The average age of someone receiving Social Security disability benefits is 54, according to Allsup. "When they turn 65 or 67, they start to receive their (Social Security) retirement benefit and the disability benefit goes away," Walter said.
The process is intentional in its rigor, Raymond said. "The Social Security Act has a very stringent definition of disability – the inability to engage in substantial gainful activity due to a medically determinable physical or mental impairment that has lasted or is expected to last at least one year or result in death," she said.
Walters said Social Security's system for disability claims "is considered one of the most challenging disability programs in the world." As such, she added, it is estimated that the rate of fraudulent claims is less than 1 percent.
Once a person applies for benefits, it's typically a four-month wait for an eligibility decision, Walters said. At that point, the approval rate is only about 35 percent. Most applicants then ask for a reconsideration, where only about 14 percent of applicants are successful.
After the reconsideration, the next step is to request an appeal hearing before an administrative law judge. "For the people who go to the hearing level, the national favorable-decision rate or allowance is 46 percent," Walters said. "In Fresno, it's 41 percent."

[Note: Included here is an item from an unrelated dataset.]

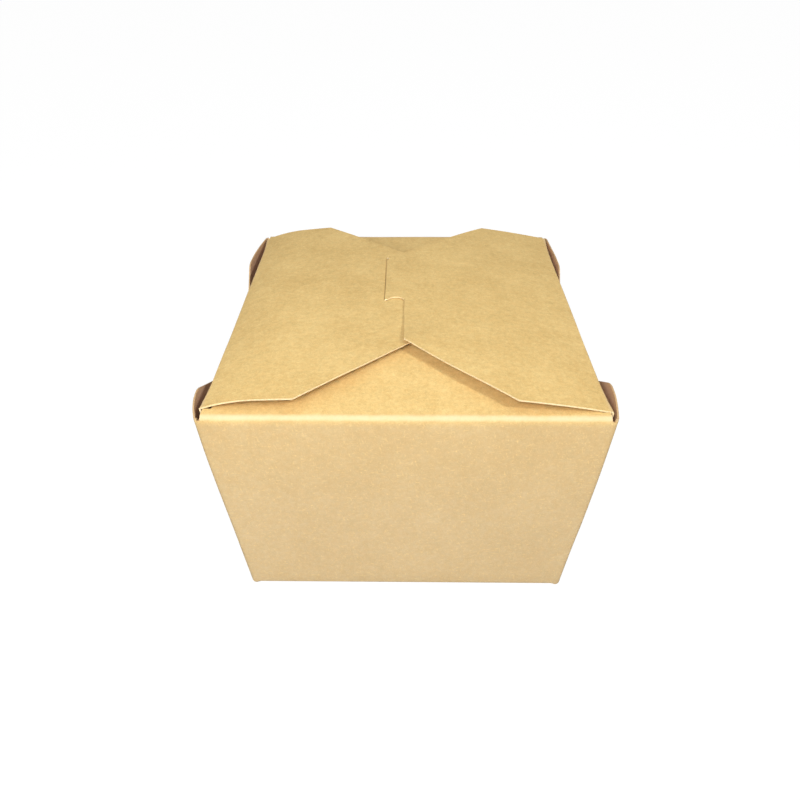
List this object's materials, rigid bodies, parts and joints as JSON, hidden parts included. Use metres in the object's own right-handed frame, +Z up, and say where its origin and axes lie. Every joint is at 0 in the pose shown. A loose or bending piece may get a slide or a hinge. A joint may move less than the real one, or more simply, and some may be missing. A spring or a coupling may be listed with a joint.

Lengthy time takes a deadly toll
But the strict standards to qualify for benefits, combined with the advancing age of disability applicants and the lengthy wait for an appeal hearing, have created a situation in which thousands of people died while waiting for their cases to be decided. The numbers of claimants who died either before their hearing or before a decision is issued has climbed each year from 2010 to 2016, according to a report issued last month by the Social Security Administration. That roughly coincides with the peak of the economic recession in which the number of claims for disability benefits surged.
In 2010, there were 5,940 deaths of people waiting for a judge's decision. By 2016, that had climbed to 9,714 deaths – an increase of almost 64 percent. The number of deaths fell slightly, to 9,570, in 2017.
That death rate is about 2.5 times higher than the death rate among all Americans. "Of course, death rates for claimants pending (a judge's) determination would be expected to be higher than for the general population," according to the report, because the applicants are often claiming severe medical conditions.
The government says it's trying to get out from under the backlog, both in Fresno and nationwide. Nationally, Social Security originally planned to hire about 250 judges each year in 2016, 2017 and 2018, in addition to more staff to assist them. The agency ended up hiring 264 judges in 2016, but only added 132 in 2017. No hiring plan for 2018 has yet been determined, Raymond said.
Some cases at the Fresno hearing office were transferred to other hearing offices, Raymond added. Additionally, five administrative law judges were added to the Fresno office over the past year.
The progress, however, is slow. From October through May, the judges in the Fresno hearing office issued decisions in nearly 2,700 cases, while receiving just under 2,200 requests for hearings.
"As we continue to decrease the number of pending hearings, we will also begin to see reductions in the overall time that people wait to receive those decisions," Raymond said. "At the same time, we have prioritized completing cases for those people who have waited the longest for a hearing decision."